Context, Participants, and Data Collection
The Organizational Elements Model, or OEM, can be applied in a wide variety of contexts to improve human performance by identifying and examining an organization’s needs. The authors make an important distinction between a needs assessment and a needs analysis, or the need to collect data from participants to find the gaps, and then to analyze those gaps for their causes.
Logical Progression
The authors provide a systemic basis for the OEM model as they describe how an assessment would typically collect data related to outputs, or an activity’s ‘ends’. An analysis of those ends would involve an investigation into an activity’s ‘means’, or system inputs.
Findings
The authors guide HPT practitioners to define ‘needs’ as performance gaps as opposed to the more common definition of a need as a more generalized want or desire. Practitioners are also guided through the differences between a needs assessment and a needs analysis, and how both are critical to deriving the true needs of an organization.
Conclusions
The authors remind the reader that a system’s inputs are related to system’s processes, which are related to a system’s micro products, macro outputs, and mega outcomes.
Article 10
Watkins, R., Wedman, J. (2003). A process for aligning performance improvement resources and strategies. Performance Improvement, 42(7), 9-17.
Author and Purpose
Watkins and Wedman further build on Kaufman’s Organizational Elements Model with an overlay of needs assessment and asset assessment in an effort to help organizations understand and align their strategies and resources.

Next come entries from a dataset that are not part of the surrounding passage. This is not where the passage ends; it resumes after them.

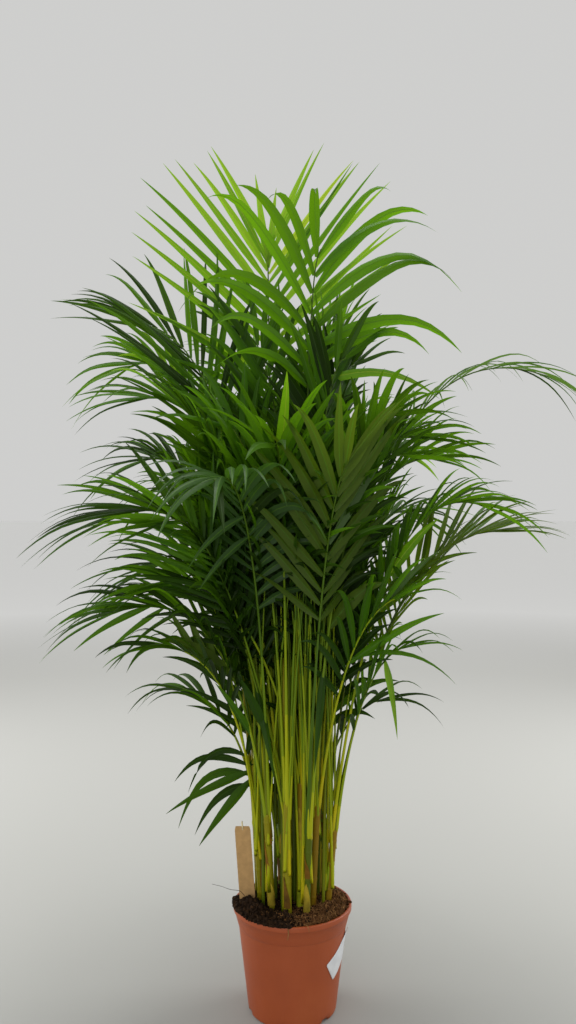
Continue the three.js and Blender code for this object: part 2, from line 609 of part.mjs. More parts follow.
// One frond as a closed body: a three-sided stalk, with each leaflet grown from
// a triangle of the stalk's upper left or upper right face.
class FrondBody {
  constructor(row, number) {
    this.frond = Object.fromEntries(FROND_FIELDS.map((field, i) => [field, row[i]]));
    this.number = number;
    this.line = new FrondLine(this.frond);
    this.random = seededRandom(FIRST_SEED + number);
    this.points = [];
    this.index = [];
    this.layRings();
  }

  // The share of the stalk's length at a step. Past the bare steps, each step
  // carries a pair of leaflets.
  shareAt(step) {
    const { bare } = this.frond;
    if (step < STALK_STEPS) return (bare * step) / STALK_STEPS;
    return bare + ((1 - bare) * (step - STALK_STEPS)) / this.pairs;
  }

  // A corner of the stalk. Its top corners lie half a step on where leaflets grow.
  cornerAt(step, [side, face]) {
    const isEnd = step < STALK_STEPS || step === STALK_STEPS + this.pairs;
    const share = this.shareAt(face > 0 && !isEnd ? step + 0.5 : step);
    const frame = this.line.at(share);
    const radius = stalkRadius(share);
    const corner = frame.point.clone();
    corner.addScaledVector(frame.side, side * radius).addScaledVector(frame.face, face * radius);
    if (step === 0) corner.z = frame.point.z;
    return corner;
  }

  layRings() {
    const leafyLength = this.line.curve.getLength() * (1 - this.frond.bare);
    this.pairs = Math.max(LEAF_LEAST_PAIRS, Math.round(leafyLength / LEAF_SPACING));
    this.rings = [];
    for (let step = 0; step <= STALK_STEPS + this.pairs; step += 1) {
      this.rings.push(STALK_CORNERS.map((corner) => this.addPoint(this.cornerAt(step, corner))));
    }
  }

  addPoint(point) {
    this.points.push(point);
    return this.points.length - 1;
  }

  addTriangle(a, b, c) {
    this.index.push(a, b, c);
  }

  // A four-sided face, creased along the diagonal that stands outwards.
  addSide(a, b, c, d) {
    const [atA, atB, atC, atD] = [a, b, c, d].map((id) => this.points[id]);
    const plane = new THREE.Plane().setFromCoplanarPoints(atA, atB, atC);
    const order = plane.distanceToPoint(atD) < 0 ? [a, b, c, d] : [b, c, d, a];
    this.addTriangle(order[0], order[1], order[2]);
    this.addTriangle(order[0], order[2], order[3]);
  }

  claimStalk(space) {
    for (let i = 0; i < this.rings.length - 1; i += 1) {
      const start = this.line.at(this.shareAt(i)).point;
      const end = this.line.at(this.shareAt(i + 1)).point;
      space.add(blade(start, end, end, stalkRadius(this.shareAt(i)), this.number, true));
    }
  }

  // Tries the ways a leaflet can lie until one is clear of all the rest.
  findLeaf(base, frame, share, hand, space) {
    const draw = {
      angle: this.random(), vee: this.random(), length: this.random(), droop: this.random(),
    };
    const foot = base[0].clone().add(base[1]).multiplyScalar(0.5);
    for (const attempt of LEAF_TRIES) {
      const leaf = placeLeaf(this.frond, frame, foot, share, hand, draw, attempt);
      const blades = leafBlades(base, leaf, this.number);
      if (blades.every((item) => space.isClear(item))) {
        blades.forEach((item) => space.add(item));
        return leaf;
      }
    }
    return null;
  }

  growLeaf(corners, share, hand, frame, space) {
    const base = corners.map((id) => this.points[id]);
    const pair = hand > 0 ? [base[0], base[1]] : [base[1], base[0]];
    const leaf = this.findLeaf(pair, frame, share, hand, space);
    if (!leaf) {
      this.addTriangle(...corners);
      return;
    }
    const [rear, front, ridge] = leaf.section;
    const order = hand > 0 ? [rear, front, ridge] : [front, rear, ridge];
    const section = order.map((point) => this.addPoint(point));
    const tip = this.addPoint(leaf.tip);
    for (let i = 0; i < 3; i += 1) {
      const j = (i + 1) % 3;
      this.addSide(corners[i], corners[j], section[j], section[i]);
      this.addTriangle(section[i], section[j], tip);
    }
  }

  grow(space) {
    const first = this.rings[0];
    const last = this.rings[this.rings.length - 1];
    this.addTriangle(first[0], first[1], first[2]);
    this.addTriangle(last[0], last[2], last[1]);
    for (let i = 0; i < this.rings.length - 1; i += 1) {
      const [left, right, top] = this.rings[i];
      const [nextLeft, nextRight, nextTop] = this.rings[i + 1];
      this.addTriangle(left, nextRight, right);
      this.addTriangle(left, nextLeft, nextRight);
      this.addTriangle(top, nextRight, nextTop);
      this.addTriangle(nextLeft, top, nextTop);
      if (i < STALK_STEPS) {
        this.addTriangle(right, nextRight, top);
        this.addTriangle(nextLeft, left, top);
      } else {
        const share = (i - STALK_STEPS + 0.5) / this.pairs;
        const frame = this.line.at(this.shareAt(i + 0.5));
        this.growLeaf([right, nextRight, top], share, 1, frame, space);
        this.growLeaf([nextLeft, left, top], share, -1, frame, space);
      }
    }
  }

  toMesh() {
    const geometry = new THREE.BufferGeometry().setFromPoints(this.points);
    geometry.setIndex(this.index);
    geometry.computeVertexNormals();
    return namedMesh(this.frond.name, geometry, materials.frond());
  }
}

function claimCanes(space) {
  CANES.forEach((cane, i) => {
    const foot = new THREE.Vector3(cane.x, cane.y, SOIL_TOP);
    const tip = caneTip(cane);
    space.add(blade(foot, tip, tip, CANE_TIP_RADIUS, -1 - i, true));
  });
}

function makeFronds() {
  const space = new Space(SPACE_CELL);
  const fronds = FRONDS.map((row, i) => new FrondBody(row, i));
  claimCanes(space);
  fronds.forEach((frond) => frond.claimStalk(space));
  fronds.forEach((frond) => frond.grow(space));
  return fronds.map((frond) => frond.toMesh());
}

const palm = new THREE.Group();
palm.add(makePot(), makeSoil(), makeTag(), makeLabel());
CANES.forEach((cane, i) => palm.add(makeCane(cane, i + 1)));
palm.add(...makeFronds());

export default palm;
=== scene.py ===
"""The looks of a potted areca palm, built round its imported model.

Sizes are in millimetres, and become metres where a mesh is made. +Z is up and the
palm is seen from -Y. The fronds follow the same rule as the solids that they stand
for, carried on to more and finer leaflets.
"""

import math

import bpy
import numpy as np
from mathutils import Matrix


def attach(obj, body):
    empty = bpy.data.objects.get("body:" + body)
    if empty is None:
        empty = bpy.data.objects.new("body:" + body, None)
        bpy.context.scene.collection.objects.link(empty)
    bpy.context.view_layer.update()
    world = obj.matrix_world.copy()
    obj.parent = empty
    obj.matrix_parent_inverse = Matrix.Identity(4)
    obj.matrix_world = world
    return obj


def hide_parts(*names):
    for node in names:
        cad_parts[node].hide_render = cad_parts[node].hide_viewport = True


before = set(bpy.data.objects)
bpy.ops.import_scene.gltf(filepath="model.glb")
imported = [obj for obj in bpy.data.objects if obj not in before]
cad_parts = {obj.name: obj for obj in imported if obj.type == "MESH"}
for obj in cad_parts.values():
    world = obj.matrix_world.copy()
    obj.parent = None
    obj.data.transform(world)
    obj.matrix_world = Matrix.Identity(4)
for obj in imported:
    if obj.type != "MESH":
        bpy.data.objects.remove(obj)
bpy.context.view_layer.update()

MM = 0.001
TURN = 2 * math.pi
UP = np.array([0.0, 0.0, 1.0])

# Camera: level, a little above the middle of the palm.
VIEWER_AZIMUTH = 270
CAMERA_AT = (-7, -1458, 796)
CAMERA_LENS = 31.8
CAMERA_SENSOR = 36

# Studio: a pale floor that fades into the colour of what surrounds it, and lights, each
# with its place, where it points, its size and its power.
FLOOR_COLORS = ((160, 160, 156), (204, 204, 200), (250, 250, 249))
FLOOR_PLACES = (0, 0.5, 1)
FLOOR_FADE = (0.4, 6)
FLOOR_RADII = (0.01, 400, 1200, 3000, 7000, 20000, 80000)
FLOOR_SIDES = 96
FLOOR_Z = -0.4
STUDIO_LIGHT = 0.62
STUDIO_COLOR = (1.0, 1.0, 0.985, 1)
LIGHTS = {
    "light_top": ((0, 300, 3200), (0, 0, 1100), (1800, 1400), 52),
    "light_left": ((-2300, 900, 1500), (0, 0, 900), (1500, 2000), 34),
    "light_right": ((2300, 900, 1500), (0, 0, 900), (1500, 2000), 38),
    "light_front": ((-700, -3000, 1100), (0, 0, 300), (1800, 1400), 22),
}

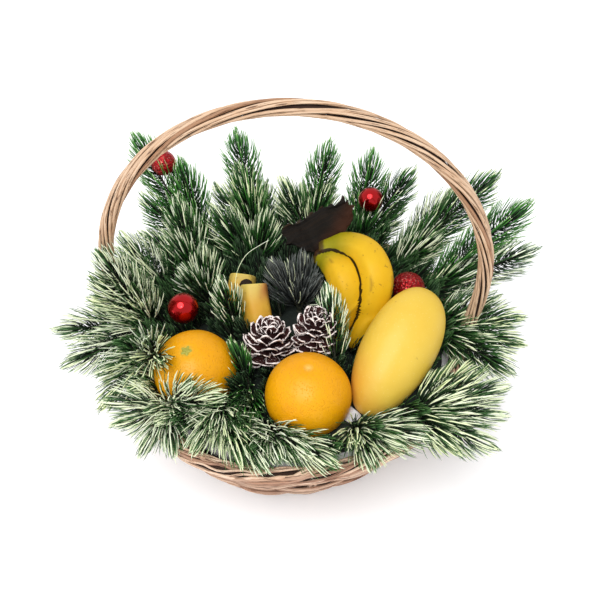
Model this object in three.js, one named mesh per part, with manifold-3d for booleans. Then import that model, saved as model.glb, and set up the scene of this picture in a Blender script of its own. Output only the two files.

Context, Participants, and Data Collection
A needs assessment and an asset assessment can be generally applied in a variety of contexts, and can also use interviews, surveys, and analysis of existing data to collect information.
Logical Progression
These authors also differentiate between an assessment that identifies gaps and an analysis that explores the causes of those gaps, they also add an‘answering’ phase where the HPT practitioner is proposing solutions. This answering phase is similar to the third phase of Altschuld and Kumar’s approach.
Findings
Similar to other articles in this bibliography, these authors also identify the importance of both internal and external aspects and perspectives of an organization, as well as the need to consider micro, macro, and mega-level system outputs.
Conclusions
The authors propose that finding the gaps between ‘what is’ and ‘what should be’ at the micro, mega and macro-levels of an Organizational Elements Model constitutes a needs assessment. An asset assessment is part of the overall needs analysis and determines ‘what is’ and ‘what should be’ gaps in the Organizational Elements Model’s Processes and Inputs components. Knowing what assets are available, and comparing assets to needs can be used to begin to create potential solution strategies.